##### Provided records
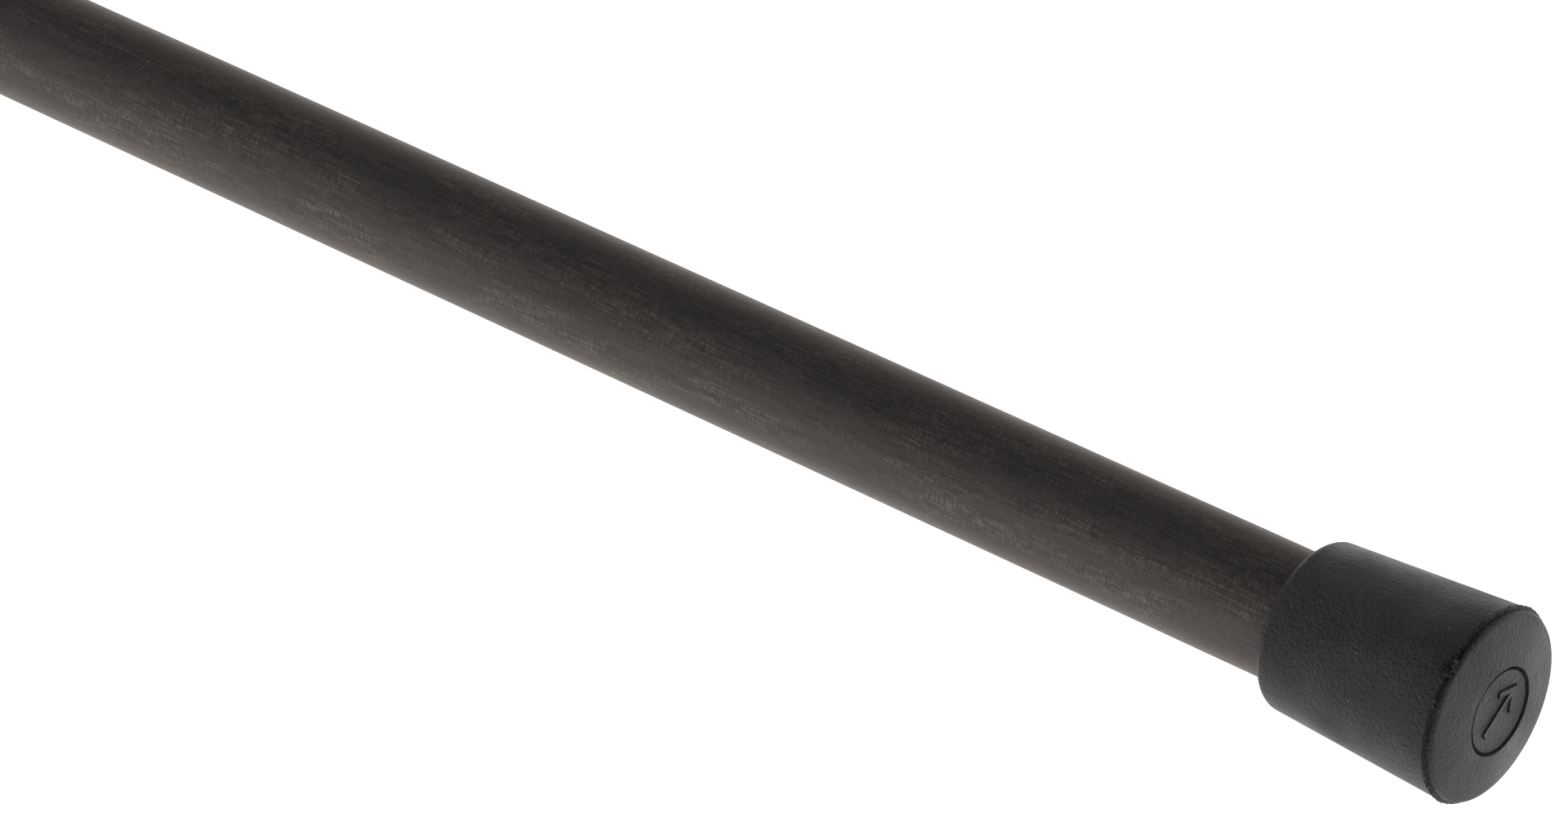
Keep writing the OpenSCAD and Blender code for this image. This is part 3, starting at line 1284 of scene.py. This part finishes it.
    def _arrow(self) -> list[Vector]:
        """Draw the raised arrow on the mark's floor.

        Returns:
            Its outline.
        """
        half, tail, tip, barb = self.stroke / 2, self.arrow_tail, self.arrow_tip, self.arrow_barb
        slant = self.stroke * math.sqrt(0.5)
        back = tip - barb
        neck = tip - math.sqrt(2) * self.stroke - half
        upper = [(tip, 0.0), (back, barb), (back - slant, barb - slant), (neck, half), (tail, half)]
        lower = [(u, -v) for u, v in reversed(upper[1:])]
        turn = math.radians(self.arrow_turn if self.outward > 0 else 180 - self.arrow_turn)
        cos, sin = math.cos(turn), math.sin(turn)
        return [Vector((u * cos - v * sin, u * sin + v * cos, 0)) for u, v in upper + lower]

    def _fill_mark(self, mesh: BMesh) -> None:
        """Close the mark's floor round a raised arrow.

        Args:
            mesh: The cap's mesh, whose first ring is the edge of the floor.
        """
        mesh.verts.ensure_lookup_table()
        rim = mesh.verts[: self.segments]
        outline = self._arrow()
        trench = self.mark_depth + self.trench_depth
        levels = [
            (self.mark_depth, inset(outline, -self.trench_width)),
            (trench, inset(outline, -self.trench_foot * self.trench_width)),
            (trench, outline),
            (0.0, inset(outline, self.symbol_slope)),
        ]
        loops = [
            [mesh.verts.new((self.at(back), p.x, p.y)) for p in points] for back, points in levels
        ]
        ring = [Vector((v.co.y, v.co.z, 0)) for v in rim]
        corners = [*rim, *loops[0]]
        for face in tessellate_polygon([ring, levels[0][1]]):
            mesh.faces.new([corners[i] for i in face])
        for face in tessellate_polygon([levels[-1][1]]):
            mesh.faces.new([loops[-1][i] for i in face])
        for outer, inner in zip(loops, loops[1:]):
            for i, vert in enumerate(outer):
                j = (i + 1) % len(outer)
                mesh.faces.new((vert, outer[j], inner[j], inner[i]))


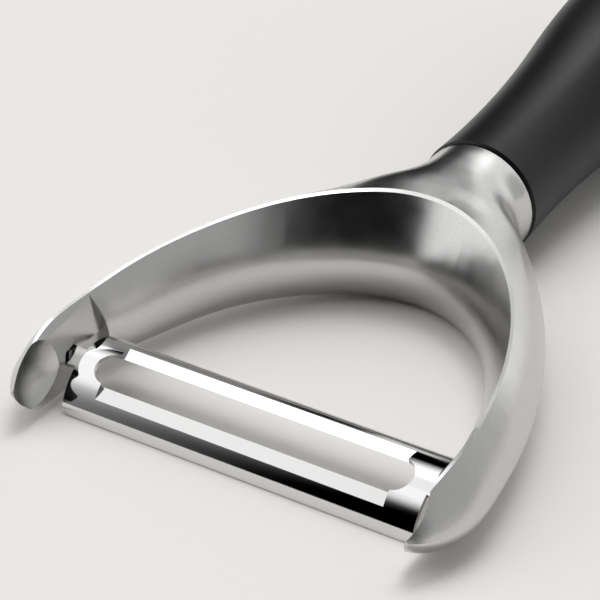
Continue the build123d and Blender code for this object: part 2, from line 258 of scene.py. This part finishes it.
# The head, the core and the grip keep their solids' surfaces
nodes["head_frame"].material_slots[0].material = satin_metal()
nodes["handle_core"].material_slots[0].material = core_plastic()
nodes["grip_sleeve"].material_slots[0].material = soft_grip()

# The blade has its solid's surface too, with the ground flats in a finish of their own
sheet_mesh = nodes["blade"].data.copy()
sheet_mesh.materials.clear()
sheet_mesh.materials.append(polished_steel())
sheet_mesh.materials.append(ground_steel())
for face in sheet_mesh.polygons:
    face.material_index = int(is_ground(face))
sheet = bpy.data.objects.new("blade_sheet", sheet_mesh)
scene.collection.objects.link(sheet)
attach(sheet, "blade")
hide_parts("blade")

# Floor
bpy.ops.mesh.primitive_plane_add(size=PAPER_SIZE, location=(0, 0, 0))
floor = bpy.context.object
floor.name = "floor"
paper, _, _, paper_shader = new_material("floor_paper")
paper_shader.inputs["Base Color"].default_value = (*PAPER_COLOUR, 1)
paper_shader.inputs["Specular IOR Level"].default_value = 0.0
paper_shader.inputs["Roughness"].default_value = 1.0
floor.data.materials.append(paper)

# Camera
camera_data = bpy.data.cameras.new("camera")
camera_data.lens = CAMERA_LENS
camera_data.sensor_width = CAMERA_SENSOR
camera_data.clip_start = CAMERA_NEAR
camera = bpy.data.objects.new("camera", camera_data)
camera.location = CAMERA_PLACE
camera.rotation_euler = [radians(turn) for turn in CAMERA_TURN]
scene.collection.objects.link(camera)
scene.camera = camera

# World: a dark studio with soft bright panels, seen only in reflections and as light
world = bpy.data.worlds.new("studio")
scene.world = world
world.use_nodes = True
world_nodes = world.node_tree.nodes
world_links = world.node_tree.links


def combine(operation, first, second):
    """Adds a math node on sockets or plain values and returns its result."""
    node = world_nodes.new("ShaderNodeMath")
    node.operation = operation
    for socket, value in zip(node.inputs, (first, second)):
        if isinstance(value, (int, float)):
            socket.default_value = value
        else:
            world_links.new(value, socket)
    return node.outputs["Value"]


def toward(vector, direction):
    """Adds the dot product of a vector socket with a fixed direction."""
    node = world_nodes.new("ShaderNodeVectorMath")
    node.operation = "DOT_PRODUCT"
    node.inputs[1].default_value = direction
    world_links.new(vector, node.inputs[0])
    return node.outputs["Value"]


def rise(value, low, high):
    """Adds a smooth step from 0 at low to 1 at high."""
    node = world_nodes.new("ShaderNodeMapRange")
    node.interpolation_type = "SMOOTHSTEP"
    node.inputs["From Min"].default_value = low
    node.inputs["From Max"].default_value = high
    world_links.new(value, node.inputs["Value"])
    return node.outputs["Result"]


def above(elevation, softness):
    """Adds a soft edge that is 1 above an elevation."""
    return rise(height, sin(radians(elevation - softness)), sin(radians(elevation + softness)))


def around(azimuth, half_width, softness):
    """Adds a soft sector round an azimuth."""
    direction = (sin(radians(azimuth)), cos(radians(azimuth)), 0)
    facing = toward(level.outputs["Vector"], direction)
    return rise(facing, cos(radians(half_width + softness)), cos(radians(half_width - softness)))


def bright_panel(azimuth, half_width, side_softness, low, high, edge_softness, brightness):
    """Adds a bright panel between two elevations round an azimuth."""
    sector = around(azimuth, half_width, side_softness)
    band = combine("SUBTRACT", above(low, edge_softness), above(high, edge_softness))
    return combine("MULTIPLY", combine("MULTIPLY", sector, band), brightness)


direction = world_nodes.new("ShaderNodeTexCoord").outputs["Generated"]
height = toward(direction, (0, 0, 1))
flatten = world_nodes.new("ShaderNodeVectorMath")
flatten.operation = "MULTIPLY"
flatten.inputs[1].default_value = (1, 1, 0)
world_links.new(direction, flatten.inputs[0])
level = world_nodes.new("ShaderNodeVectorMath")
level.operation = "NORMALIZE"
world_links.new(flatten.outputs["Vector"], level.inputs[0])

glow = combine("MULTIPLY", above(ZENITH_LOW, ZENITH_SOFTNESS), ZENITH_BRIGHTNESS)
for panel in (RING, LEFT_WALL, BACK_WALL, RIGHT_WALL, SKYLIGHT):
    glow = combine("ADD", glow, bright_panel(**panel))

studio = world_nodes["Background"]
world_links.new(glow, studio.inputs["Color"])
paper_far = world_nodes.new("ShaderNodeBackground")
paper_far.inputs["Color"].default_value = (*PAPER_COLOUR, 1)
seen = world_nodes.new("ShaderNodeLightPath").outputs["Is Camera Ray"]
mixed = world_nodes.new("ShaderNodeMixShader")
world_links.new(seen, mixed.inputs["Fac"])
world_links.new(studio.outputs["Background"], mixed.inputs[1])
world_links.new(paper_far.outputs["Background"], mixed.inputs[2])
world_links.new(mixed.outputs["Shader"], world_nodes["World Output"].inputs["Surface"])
##########
→ Prompt
Reproduce the records above exactly as they appear.

→ The response
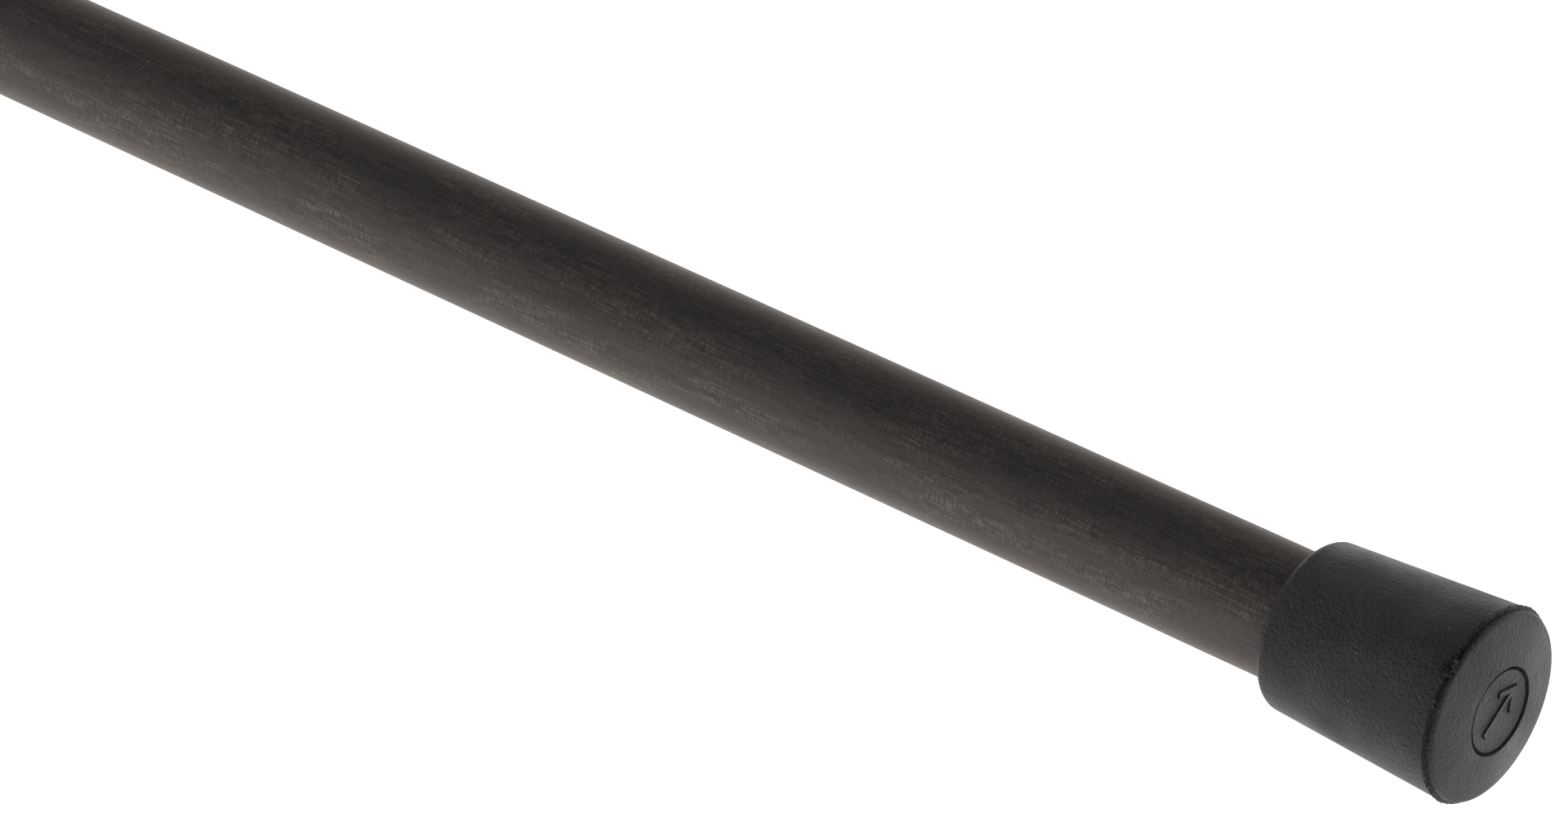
Keep writing the OpenSCAD and Blender code for this image. This is part 3, starting at line 1284 of scene.py. This part finishes it.
    def _arrow(self) -> list[Vector]:
        """Draw the raised arrow on the mark's floor.

        Returns:
            Its outline.
        """
        half, tail, tip, barb = self.stroke / 2, self.arrow_tail, self.arrow_tip, self.arrow_barb
        slant = self.stroke * math.sqrt(0.5)
        back = tip - barb
        neck = tip - math.sqrt(2) * self.stroke - half
        upper = [(tip, 0.0), (back, barb), (back - slant, barb - slant), (neck, half), (tail, half)]
        lower = [(u, -v) for u, v in reversed(upper[1:])]
        turn = math.radians(self.arrow_turn if self.outward > 0 else 180 - self.arrow_turn)
        cos, sin = math.cos(turn), math.sin(turn)
        return [Vector((u * cos - v * sin, u * sin + v * cos, 0)) for u, v in upper + lower]

    def _fill_mark(self, mesh: BMesh) -> None:
        """Close the mark's floor round a raised arrow.

        Args:
            mesh: The cap's mesh, whose first ring is the edge of the floor.
        """
        mesh.verts.ensure_lookup_table()
        rim = mesh.verts[: self.segments]
        outline = self._arrow()
        trench = self.mark_depth + self.trench_depth
        levels = [
            (self.mark_depth, inset(outline, -self.trench_width)),
            (trench, inset(outline, -self.trench_foot * self.trench_width)),
            (trench, outline),
            (0.0, inset(outline, self.symbol_slope)),
        ]
        loops = [
            [mesh.verts.new((self.at(back), p.x, p.y)) for p in points] for back, points in levels
        ]
        ring = [Vector((v.co.y, v.co.z, 0)) for v in rim]
        corners = [*rim, *loops[0]]
        for face in tessellate_polygon([ring, levels[0][1]]):
            mesh.faces.new([corners[i] for i in face])
        for face in tessellate_polygon([levels[-1][1]]):
            mesh.faces.new([loops[-1][i] for i in face])
        for outer, inner in zip(loops, loops[1:]):
            for i, vert in enumerate(outer):
                j = (i + 1) % len(outer)
                mesh.faces.new((vert, outer[j], inner[j], inner[i]))


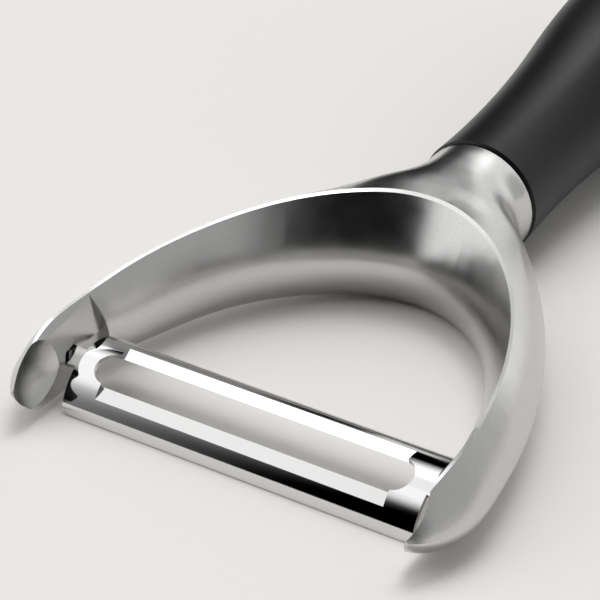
Continue the build123d and Blender code for this object: part 2, from line 258 of scene.py. This part finishes it.
# The head, the core and the grip keep their solids' surfaces
nodes["head_frame"].material_slots[0].material = satin_metal()
nodes["handle_core"].material_slots[0].material = core_plastic()
nodes["grip_sleeve"].material_slots[0].material = soft_grip()

# The blade has its solid's surface too, with the ground flats in a finish of their own
sheet_mesh = nodes["blade"].data.copy()
sheet_mesh.materials.clear()
sheet_mesh.materials.append(polished_steel())
sheet_mesh.materials.append(ground_steel())
for face in sheet_mesh.polygons:
    face.material_index = int(is_ground(face))
sheet = bpy.data.objects.new("blade_sheet", sheet_mesh)
scene.collection.objects.link(sheet)
attach(sheet, "blade")
hide_parts("blade")

# Floor
bpy.ops.mesh.primitive_plane_add(size=PAPER_SIZE, location=(0, 0, 0))
floor = bpy.context.object
floor.name = "floor"
paper, _, _, paper_shader = new_material("floor_paper")
paper_shader.inputs["Base Color"].default_value = (*PAPER_COLOUR, 1)
paper_shader.inputs["Specular IOR Level"].default_value = 0.0
paper_shader.inputs["Roughness"].default_value = 1.0
floor.data.materials.append(paper)

# Camera
camera_data = bpy.data.cameras.new("camera")
camera_data.lens = CAMERA_LENS
camera_data.sensor_width = CAMERA_SENSOR
camera_data.clip_start = CAMERA_NEAR
camera = bpy.data.objects.new("camera", camera_data)
camera.location = CAMERA_PLACE
camera.rotation_euler = [radians(turn) for turn in CAMERA_TURN]
scene.collection.objects.link(camera)
scene.camera = camera

# World: a dark studio with soft bright panels, seen only in reflections and as light
world = bpy.data.worlds.new("studio")
scene.world = world
world.use_nodes = True
world_nodes = world.node_tree.nodes
world_links = world.node_tree.links


def combine(operation, first, second):
    """Adds a math node on sockets or plain values and returns its result."""
    node = world_nodes.new("ShaderNodeMath")
    node.operation = operation
    for socket, value in zip(node.inputs, (first, second)):
        if isinstance(value, (int, float)):
            socket.default_value = value
        else:
            world_links.new(value, socket)
    return node.outputs["Value"]


def toward(vector, direction):
    """Adds the dot product of a vector socket with a fixed direction."""
    node = world_nodes.new("ShaderNodeVectorMath")
    node.operation = "DOT_PRODUCT"
    node.inputs[1].default_value = direction
    world_links.new(vector, node.inputs[0])
    return node.outputs["Value"]


def rise(value, low, high):
    """Adds a smooth step from 0 at low to 1 at high."""
    node = world_nodes.new("ShaderNodeMapRange")
    node.interpolation_type = "SMOOTHSTEP"
    node.inputs["From Min"].default_value = low
    node.inputs["From Max"].default_value = high
    world_links.new(value, node.inputs["Value"])
    return node.outputs["Result"]


def above(elevation, softness):
    """Adds a soft edge that is 1 above an elevation."""
    return rise(height, sin(radians(elevation - softness)), sin(radians(elevation + softness)))


def around(azimuth, half_width, softness):
    """Adds a soft sector round an azimuth."""
    direction = (sin(radians(azimuth)), cos(radians(azimuth)), 0)
    facing = toward(level.outputs["Vector"], direction)
    return rise(facing, cos(radians(half_width + softness)), cos(radians(half_width - softness)))


def bright_panel(azimuth, half_width, side_softness, low, high, edge_softness, brightness):
    """Adds a bright panel between two elevations round an azimuth."""
    sector = around(azimuth, half_width, side_softness)
    band = combine("SUBTRACT", above(low, edge_softness), above(high, edge_softness))
    return combine("MULTIPLY", combine("MULTIPLY", sector, band), brightness)


direction = world_nodes.new("ShaderNodeTexCoord").outputs["Generated"]
height = toward(direction, (0, 0, 1))
flatten = world_nodes.new("ShaderNodeVectorMath")
flatten.operation = "MULTIPLY"
flatten.inputs[1].default_value = (1, 1, 0)
world_links.new(direction, flatten.inputs[0])
level = world_nodes.new("ShaderNodeVectorMath")
level.operation = "NORMALIZE"
world_links.new(flatten.outputs["Vector"], level.inputs[0])

glow = combine("MULTIPLY", above(ZENITH_LOW, ZENITH_SOFTNESS), ZENITH_BRIGHTNESS)
for panel in (RING, LEFT_WALL, BACK_WALL, RIGHT_WALL, SKYLIGHT):
    glow = combine("ADD", glow, bright_panel(**panel))

studio = world_nodes["Background"]
world_links.new(glow, studio.inputs["Color"])
paper_far = world_nodes.new("ShaderNodeBackground")
paper_far.inputs["Color"].default_value = (*PAPER_COLOUR, 1)
seen = world_nodes.new("ShaderNodeLightPath").outputs["Is Camera Ray"]
mixed = world_nodes.new("ShaderNodeMixShader")
world_links.new(seen, mixed.inputs["Fac"])
world_links.new(studio.outputs["Background"], mixed.inputs[1])
world_links.new(paper_far.outputs["Background"], mixed.inputs[2])
world_links.new(mixed.outputs["Shader"], world_nodes["World Output"].inputs["Surface"])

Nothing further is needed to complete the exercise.